Let the height of the window be $H = 5$ m. The object is seen moving up and down the height of the window for a total time of $T = 2$ s. Let $t_{up}$ be the time taken for the object to move upwards through the window, and $t_{down}$ be the time taken for the object to move downwards through the window. The total time spent within the window is $t_{up} + t_{down} = 2$ s. Due to the symmetry of motion under gravity, the time taken to go up through the window is equal to the time taken to come down through the window, provided the velocities at the top and bottom are the same in magnitude for both upward and downward journeys. So, $t_{up} = t_{down} = T/2 = 2 \text{ s} / 2 = 1$ s.

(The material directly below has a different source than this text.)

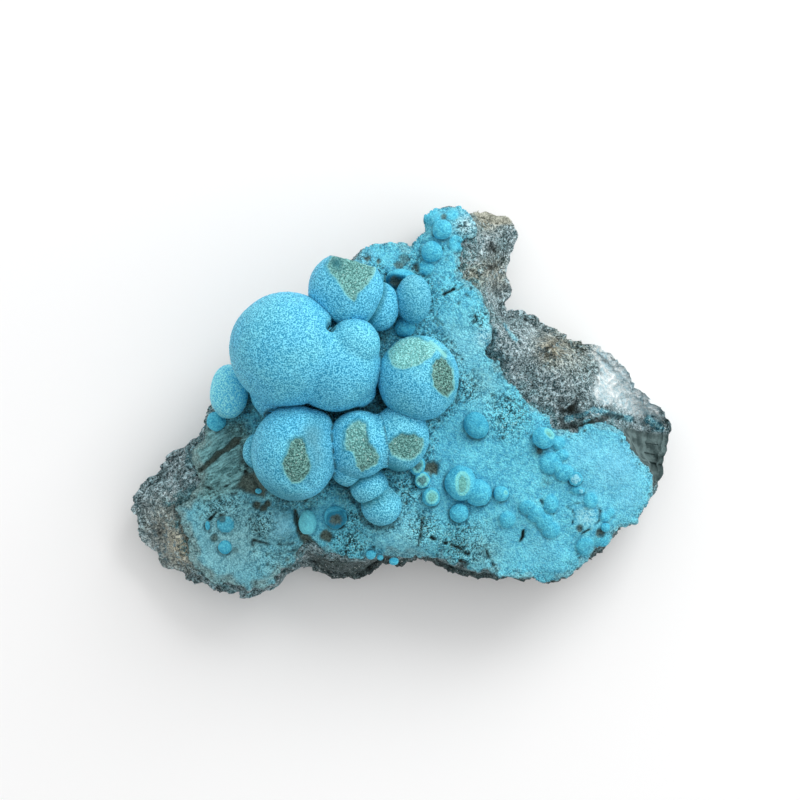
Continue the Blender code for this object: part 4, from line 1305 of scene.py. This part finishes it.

Let $v_B$ be the velocity of the object at the bottom of the window (when moving upwards) and $v_T$ be the velocity of the object at the top of the window (when moving upwards). Consider the upward motion through the window. The displacement is $H = 5$ m, the time taken is $t_{up} = 1$ s, the initial velocity is $v_B$, and the final velocity is $v_T$. The acceleration is $-g$ (taking upward direction as positive). Using the equation of motion $s = ut + \frac{1}{2}at^2$: $H = v_B t_{up} + \frac{1}{2}(-g)t_{up}^2$ $5 = v_B (1) - \frac{1}{2}g(1)^2$ $5 = v_B - \frac{g}{2}$ $v_B = 5 + \frac{g}{2}$

Using the equation of motion $v = u + at$: $v_T = v_B + (-g)t_{up}$ $v_T = v_B - g(1)$ $v_T = v_B - g$ Substitute the expression for $v_B$: $v_T = (5 + \frac{g}{2}) - g = 5 - \frac{g}{2}$

The object reaches its maximum height when its velocity becomes 0. Let $h$ be the height the object reaches above the top end of the window. The object leaves the top of the window with an upward velocity $v_T$. It travels upwards until its velocity becomes 0. Using the equation of motion $v^2 = u^2 + 2as$ for the motion from the top of the window to the maximum height: Initial velocity $u = v_T$ (upwards) Final velocity $v = 0$ (at maximum height) Displacement $s = h$ (upwards) Acceleration $a = -g$ $0^2 = v_T^2 + 2(-g)h$ $0 = v_T^2 - 2gh$ $2gh = v_T^2$ $h = \frac{v_T^2}{2g}$

Substitute the expression for $v_T$: $h = \frac{(5 - g/2)^2}{2g}$

The problem does not specify the value of $g$. In the absence of a specified value, we can assume $g = 10 \text{ m/s}^2$ as is common in many problems. If $g = 10 \text{ m/s}^2$: $v_T = 5 - \frac{10}{2} = 5 - 5 = 0 \text{ m/s}$. If $v_T = 0$, the object's velocity is 0 at the top of the window. This means the object reaches its maximum height exactly at the top of the window. The height reached from the top end of the window is $h = \frac{0^2}{2g} = 0$ m.